[Stated problem]:
Using the listing below, copy every line that mentions "structure".

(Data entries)
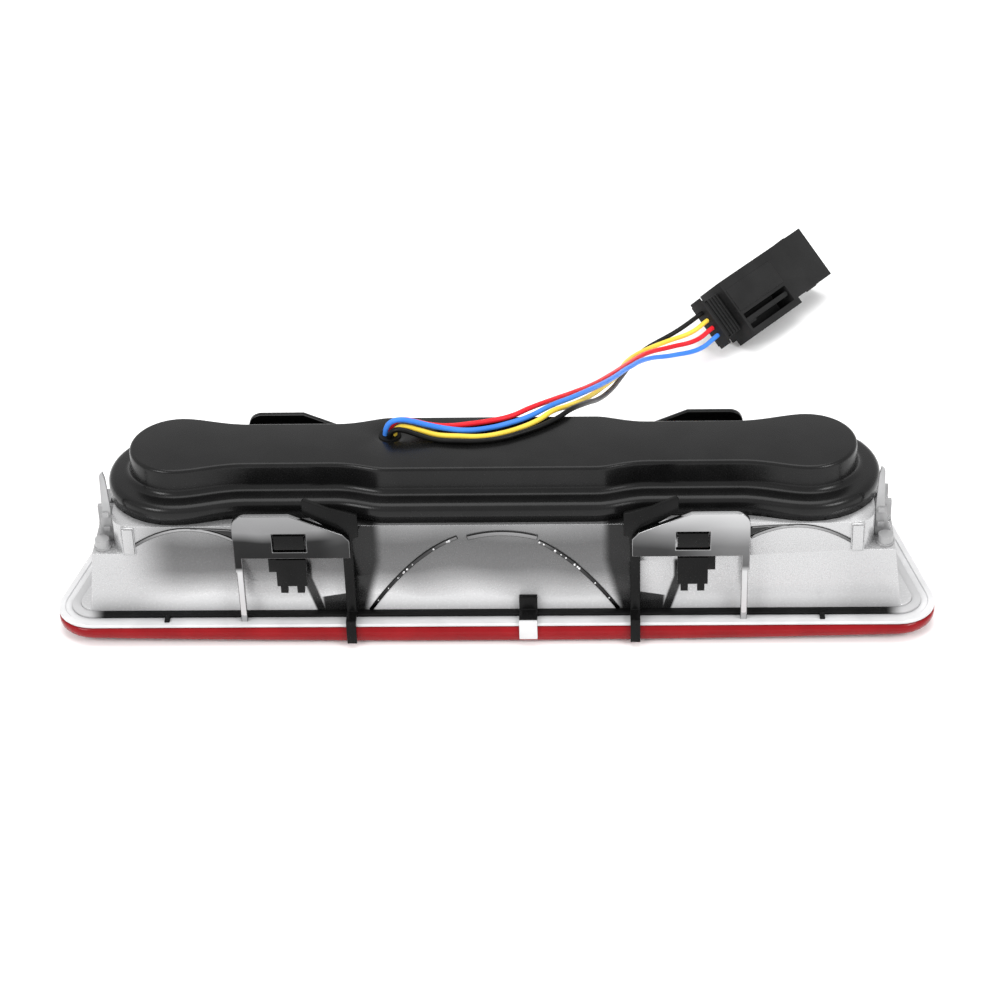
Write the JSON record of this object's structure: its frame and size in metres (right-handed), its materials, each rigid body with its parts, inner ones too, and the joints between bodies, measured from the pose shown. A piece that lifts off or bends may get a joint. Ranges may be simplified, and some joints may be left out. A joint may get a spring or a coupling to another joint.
{
  "type": "third brake light",
  "caption": "High-mounted vehicle stop lamp: red lens, bright reflector housing, black back cover, sprung clips, wires and plug.",
  "frame": {"origin": "on the resting surface under the middle of the lamp, which lies on its lens", "axes": "+X along the lamp, +Y to the shorter long side, where the wires leave, +Z from the lens to the back cover"},
  "size_m": [0.3412, 0.2772, 0.0769],
  "materials": {
    "red_lens": "deep red see-through moulding, polished",
    "clear_plastic": "clear moulding over a bright backing, polished",
    "metallised": "clear moulding with a bright vacuum-metallised coat, mirror smooth",
    "seal_black": "soft matt bead",
    "cover_black": "satin moulded, fine grain",
    "clip_black": "satin moulded",
    "board_green": "solder-masked board",
    "led_white": "moulded with a clear dome",
    "part_black": "moulded",
    "screw_steel": "zinc plated",
    "header_ivory": "moulded",
    "lead_grey": "insulated wire, smooth",
    "wire_red": "insulated wire, smooth satin",
    "wire_blue": "insulated wire, smooth satin",
    "wire_yellow": "insulated wire, smooth satin",
    "wire_black": "insulated wire, smooth satin",
    "plug_black": "satin moulded",
    "terminal_tin": "plated blades"
  },
  "bodies": {
    "lamp": {"lens": "red_lens", "lens_rim": "clear_plastic", "rim_seal": "seal_black", "housing": "metallised", "reflector_middle": "metallised", "reflector_left": "metallised", "reflector_right": "metallised", "fin_left": "clear_plastic", "fin_right": "clear_plastic", "cover": "cover_black", "cover_gasket": "seal_black", "circuit_board": "board_green", "leds": "led_white", "board_parts": "part_black", "board_screws": "screw_steel", "wire_header": "header_ivory", "inner_leads": "lead_grey", "outlet_seal": "seal_black", "bracket_near_left": "metallised", "strap_near_left": "clip_black", "bracket_near_right": "metallised", "strap_near_right": "clip_black", "bracket_far_left": "metallised", "strap_far_left": "clip_black", "bracket_far_right": "metallised", "strap_far_right": "clip_black", "snap_near": "clip_black", "snap_far": "clip_black", "snap_lugs": "clear_plastic", "wire_red": "wire_red", "wire_blue": "wire_blue", "wire_yellow": "wire_yellow", "wire_black": "wire_black", "plug_body": "plug_black", "plug_collar": "plug_black", "plug_terminals": "terminal_tin"},
    "clip_near_left": {"clip_near_left": "clip_black"},
    "clip_near_right": {"clip_near_right": "clip_black"},
    "clip_far_left": {"clip_far_left": "clip_black"},
    "clip_far_right": {"clip_far_right": "clip_black"},
    "plug_latch": {"plug_latch": "plug_black"}
  },
  "joints": [
    {"name": "clip_near_left_flex", "type": "hinge", "parent": "lamp", "child": "clip_near_left", "pos_m": [-0.0765, -0.03225, 0.05], "axis": [1, 0, 0], "range_deg": [0, 6], "stiffness_Nm_per_rad": 0.2},
    {"name": "clip_near_right_flex", "type": "hinge", "parent": "lamp", "child": "clip_near_right", "pos_m": [0.0765, -0.03225, 0.05], "axis": [1, 0, 0], "range_deg": [0, 6], "stiffness_Nm_per_rad": 0.2},
    {"name": "clip_far_left_flex", "type": "hinge", "parent": "lamp", "child": "clip_far_left", "pos_m": [-0.0765, 0.03225, 0.05], "axis": [-1, 0, 0], "range_deg": [0, 6], "stiffness_Nm_per_rad": 0.2},
    {"name": "clip_far_right_flex", "type": "hinge", "parent": "lamp", "child": "clip_far_right", "pos_m": [0.0765, 0.03225, 0.05], "axis": [-1, 0, 0], "range_deg": [0, 6], "stiffness_Nm_per_rad": 0.2},
    {"name": "plug_latch_flex", "type": "hinge", "parent": "lamp", "child": "plug_latch", "pos_m": [0.12305, 0.19985, 0.0113], "axis": [-0.5293, 0.424, -0.7349], "range_deg": [0, 3.5], "stiffness_Nm_per_rad": 0.2}
  ]
}
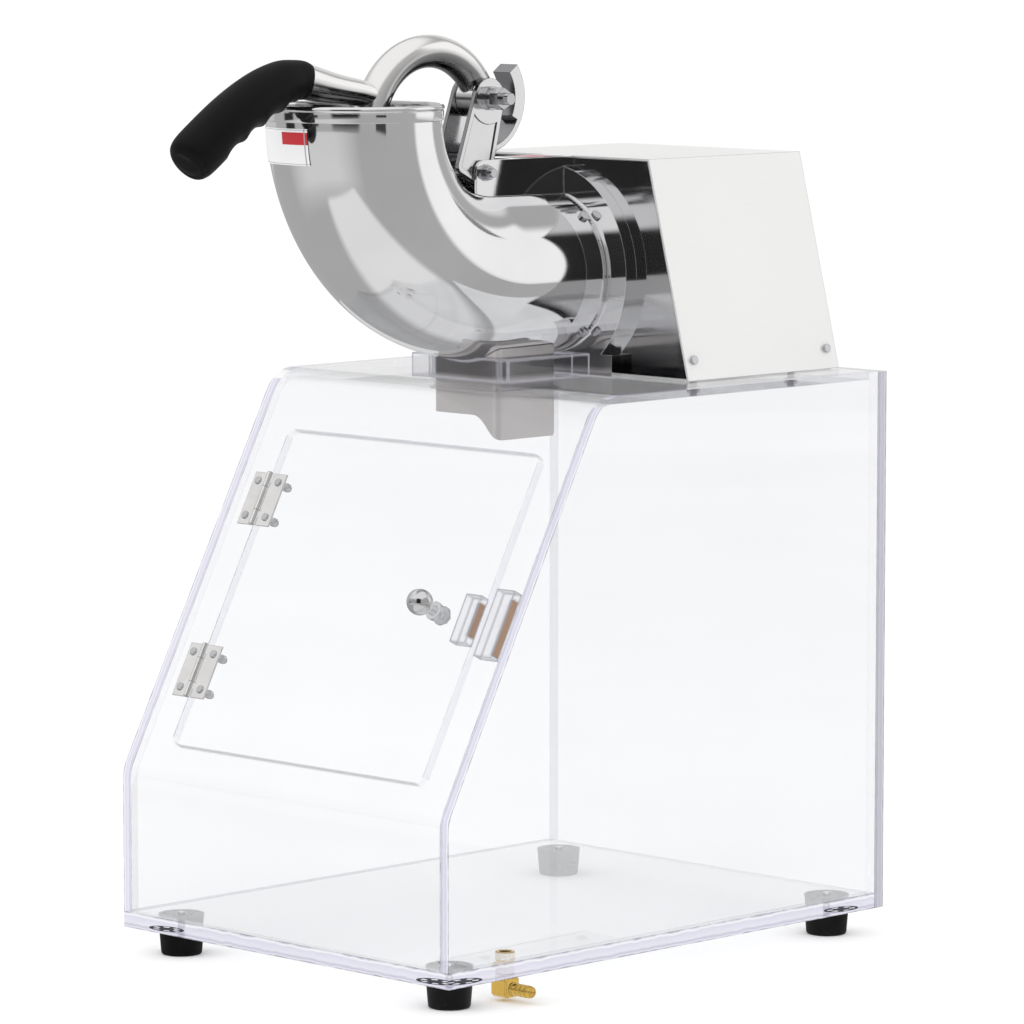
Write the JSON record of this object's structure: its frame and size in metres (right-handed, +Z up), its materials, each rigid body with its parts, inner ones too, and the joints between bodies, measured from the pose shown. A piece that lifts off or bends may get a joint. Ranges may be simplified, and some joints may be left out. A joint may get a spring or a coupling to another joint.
{
  "type": "shaved ice machine",
  "caption": "Motor-driven ice shaver with a curved polished hopper, hinged press lever and a clear acrylic cabinet with a sloping door that catches the ice.",
  "frame": {"origin": "on the floor under the centre of the cabinet's footprint", "axes": "+Z up, -Y towards the sloping door, +X to the right seen from the front"},
  "size_m": [0.3225, 0.5075, 0.6228],
  "materials": {
    "clear_acrylic": "clear cast acrylic, polished edges",
    "polished_steel": "mirror polished stainless steel",
    "satin_steel": "fine brushed stainless steel sheet",
    "cast_alloy": "bright cast alloy",
    "fastener_steel": "bright stainless fasteners",
    "black_rubber": "moulded matt black rubber",
    "drain_brass": "machined brass",
    "seal_tape": "white thread tape",
    "catch_strip": "brown passivated strip",
    "motor_paint": "dark enamel",
    "core_steel": "stacked electrical steel",
    "black_plastic": "moulded black plastic",
    "rocker_red": "red rocker",
    "capacitor_grey": "light grey can"
  },
  "bodies": {
    "machine": {"base_plate": "clear_acrylic", "back_panel": "clear_acrylic", "right_side_panel": "clear_acrylic", "left_side_panel": "clear_acrylic", "front_shell": "clear_acrylic", "chute_collar": "clear_acrylic", "rubber_feet": "black_rubber", "foot_screws": "fastener_steel", "drain_elbow": "drain_brass", "thread_tape": "seal_tape", "hinge_leaves_frame": "satin_steel", "hinge_pins": "fastener_steel", "frame_hinge_screws": "fastener_steel", "strike_block": "clear_acrylic", "strike_plate": "catch_strip", "hopper_elbow": "polished_steel", "rim_ring": "polished_steel", "barrel_flange": "cast_alloy", "shaft_seal": "black_rubber", "barrel_screws": "fastener_steel", "ice_chute": "satin_steel", "motor_cover": "satin_steel", "front_plate": "polished_steel", "rear_panel": "satin_steel", "machine_tray": "satin_steel", "tray_bolts": "fastener_steel", "cover_screws": "fastener_steel", "switch_body": "black_plastic", "power_inlet": "black_plastic", "motor_housing": "motor_paint", "stator_core": "core_steel", "front_end_bell": "cast_alloy", "rear_end_bell": "cast_alloy", "motor_bearings": "fastener_steel", "run_capacitor": "capacitor_grey", "neck_bracket": "polished_steel", "lower_pivot_bolt": "fastener_steel", "lower_pivot_nut": "fastener_steel"},
    "door": {"door_panel": "clear_acrylic", "hinge_leaves_door": "satin_steel", "door_hinge_screws": "fastener_steel", "door_knob": "polished_steel", "knob_nut": "fastener_steel", "catch_block": "clear_acrylic", "catch_magnet": "catch_strip"},
    "rotor": {"rotor_shaft": "fastener_steel", "rotor_core": "core_steel", "cutter_disc": "cast_alloy", "cutter_knives": "fastener_steel", "cutter_nut": "fastener_steel", "cooling_fan": "black_plastic"},
    "link": {"link_casting": "cast_alloy", "upper_pivot_bolt": "fastener_steel", "upper_pivot_washers": "fastener_steel", "upper_pivot_nut": "fastener_steel"},
    "press_arm": {"gooseneck_tube": "polished_steel", "handle_tube": "polished_steel", "hand_grip": "black_rubber", "pusher_plate": "polished_steel"},
    "rocker": {"switch_rocker": "rocker_red"}
  },
  "joints": [
    {"name": "door_swing", "type": "hinge", "parent": "machine", "child": "door", "pos_m": [-0.1206, -0.14617, 0.25061], "axis": [0, -0.4731, -0.881], "range_deg": [0, 110]},
    {"name": "cutter_spin", "type": "hinge", "parent": "machine", "child": "rotor", "pos_m": [0, 0, 0.4595], "axis": [0, 1, 0], "continuous": true},
    {"name": "link_swing", "type": "hinge", "parent": "machine", "child": "link", "pos_m": [0, -0.0345, 0.53], "axis": [1, 0, 0], "range_deg": [-10, 0]},
    {"name": "press_lever", "type": "hinge", "parent": "link", "child": "press_arm", "pos_m": [0, -0.028, 0.5795], "axis": [-1, 0, 0], "range_deg": [0, 60]},
    {"name": "switch_rock", "type": "hinge", "parent": "machine", "child": "rocker", "pos_m": [-0.09832, 0.084, 0.48413], "axis": [0.2467, 0, 0.9691], "range_deg": [0, 19]}
  ]
}
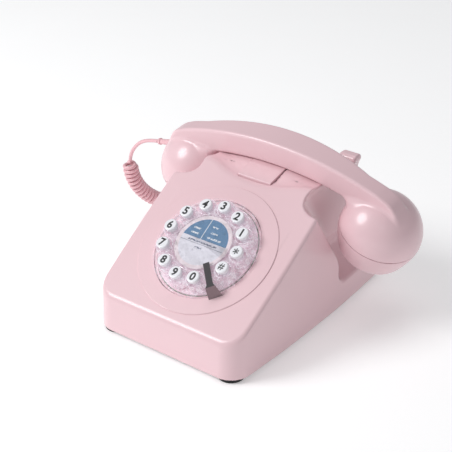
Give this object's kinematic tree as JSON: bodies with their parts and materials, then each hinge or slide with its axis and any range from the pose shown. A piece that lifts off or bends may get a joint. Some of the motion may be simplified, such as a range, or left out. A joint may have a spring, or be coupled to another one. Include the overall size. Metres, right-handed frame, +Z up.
{
  "type": "push-button desk telephone",
  "caption": "Desk telephone with a sloping face, a dial-styled ring of push buttons, a lift-off handset on four cradle horns and a curly cord.",
  "frame": {"origin": "bottom centre of the telephone's box, cord left out; the feet stand on z = 0", "axes": "+X to the right as the user faces the buttons, +Y to the back, +Z up"},
  "size_m": [0.2902, 0.2394, 0.1314],
  "materials": {
    "pink_shell": "smooth satin-gloss moulded plastic",
    "base_grey": "fine-grained moulded plastic",
    "foot_rubber": "matt black rubber",
    "screw_steel": "plated steel",
    "stop_chrome": "bright chrome",
    "clear_dial": "clear moulded acrylic",
    "key_white": "white gloss plastic with black digit",
    "keypad_rubber": "soft silicone",
    "circuit_board": "printed circuit board",
    "label_card": "printed card",
    "inner_black": "moulded plastic",
    "cord_pink": "soft pink cord jacket"
  },
  "bodies": {
    "base": {"case_shell": "pink_shell", "base_plate": "base_grey", "rubber_feet": "foot_rubber", "base_screws": "screw_steel", "bezel_ring": "pink_shell", "dial_well": "pink_shell", "keypad_board": "circuit_board", "keypad_mat": "keypad_rubber", "finger_plate": "clear_dial", "label_card": "label_card", "label_cover": "clear_dial", "finger_stop": "stop_chrome", "hook_guide": "inner_black", "hook_switch": "inner_black", "hook_spring": "screw_steel", "main_board": "circuit_board", "ringer": "inner_black", "ballast": "screw_steel", "line_socket": "inner_black", "cord_gland": "cord_pink", "cord_lead": "cord_pink", "cord_curl": "cord_pink", "cord_tail": "cord_pink"},
    "hook": {"hook_bar": "pink_shell"},
    "handset": {"handset_shell": "pink_shell", "ear_cap": "pink_shell", "mouth_cap": "pink_shell", "receiver_capsule": "inner_black", "transmitter_capsule": "inner_black", "cord_sleeve": "cord_pink"},
    "key_1": {"key_1": "key_white"},
    "key_2": {"key_2": "key_white"},
    "key_3": {"key_3": "key_white"},
    "key_4": {"key_4": "key_white"},
    "key_5": {"key_5": "key_white"},
    "key_6": {"key_6": "key_white"},
    "key_7": {"key_7": "key_white"},
    "key_8": {"key_8": "key_white"},
    "key_9": {"key_9": "key_white"},
    "key_0": {"key_0": "key_white"},
    "key_star": {"key_star": "key_white"},
    "key_hash": {"key_hash": "key_white"}
  },
  "joints": [
    {"name": "handset_lift", "type": "slide", "parent": "base", "child": "handset", "axis": [0, 0, 1], "range_m": [0, 0.08]},
    {"name": "hook_travel", "type": "slide", "parent": "base", "child": "hook", "axis": [0, 0, 1], "range_m": [0, 0.004], "deforming": ["hook_spring"]},
    {"name": "press_1", "type": "slide", "parent": "base", "child": "key_1", "axis": [0, -0.5402, 0.8415], "range_m": [-0.002, 0], "stiffness_N_per_m": 300},
    {"name": "press_2", "type": "slide", "parent": "base", "child": "key_2", "axis": [0, -0.5402, 0.8415], "range_m": [-0.002, 0], "stiffness_N_per_m": 300},
    {"name": "press_3", "type": "slide", "parent": "base", "child": "key_3", "axis": [0, -0.5402, 0.8415], "range_m": [-0.002, 0], "stiffness_N_per_m": 300},
    {"name": "press_4", "type": "slide", "parent": "base", "child": "key_4", "axis": [0, -0.5402, 0.8415], "range_m": [-0.002, 0], "stiffness_N_per_m": 300},
    {"name": "press_5", "type": "slide", "parent": "base", "child": "key_5", "axis": [0, -0.5402, 0.8415], "range_m": [-0.002, 0], "stiffness_N_per_m": 300},
    {"name": "press_6", "type": "slide", "parent": "base", "child": "key_6", "axis": [0, -0.5402, 0.8415], "range_m": [-0.002, 0], "stiffness_N_per_m": 300},
    {"name": "press_7", "type": "slide", "parent": "base", "child": "key_7", "axis": [0, -0.5402, 0.8415], "range_m": [-0.002, 0], "stiffness_N_per_m": 300},
    {"name": "press_8", "type": "slide", "parent": "base", "child": "key_8", "axis": [0, -0.5402, 0.8415], "range_m": [-0.002, 0], "stiffness_N_per_m": 300},
    {"name": "press_9", "type": "slide", "parent": "base", "child": "key_9", "axis": [0, -0.5402, 0.8415], "range_m": [-0.002, 0], "stiffness_N_per_m": 300},
    {"name": "press_0", "type": "slide", "parent": "base", "child": "key_0", "axis": [0, -0.5402, 0.8415], "range_m": [-0.002, 0], "stiffness_N_per_m": 300},
    {"name": "press_star", "type": "slide", "parent": "base", "child": "key_star", "axis": [0, -0.5402, 0.8415], "range_m": [-0.002, 0], "stiffness_N_per_m": 300},
    {"name": "press_hash", "type": "slide", "parent": "base", "child": "key_hash", "axis": [0, -0.5402, 0.8415], "range_m": [-0.002, 0], "stiffness_N_per_m": 300}
  ],
  "couplings": [
    {"joint": "hook_travel", "follows": "handset_lift", "ratio": 0.05}
  ]
}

[Exercise solution]:
Write the JSON record of this object's structure: its frame and size in metres (right-handed), its materials, each rigid body with its parts, inner ones too, and the joints between bodies, measured from the pose shown. A piece that lifts off or bends may get a joint. Ranges may be simplified, and some joints may be left out. A joint may get a spring or a coupling to another joint.
Write the JSON record of this object's structure: its frame and size in metres (right-handed, +Z up), its materials, each rigid body with its parts, inner ones too, and the joints between bodies, measured from the pose shown. A piece that lifts off or bends may get a joint. Ranges may be simplified, and some joints may be left out. A joint may get a spring or a coupling to another joint.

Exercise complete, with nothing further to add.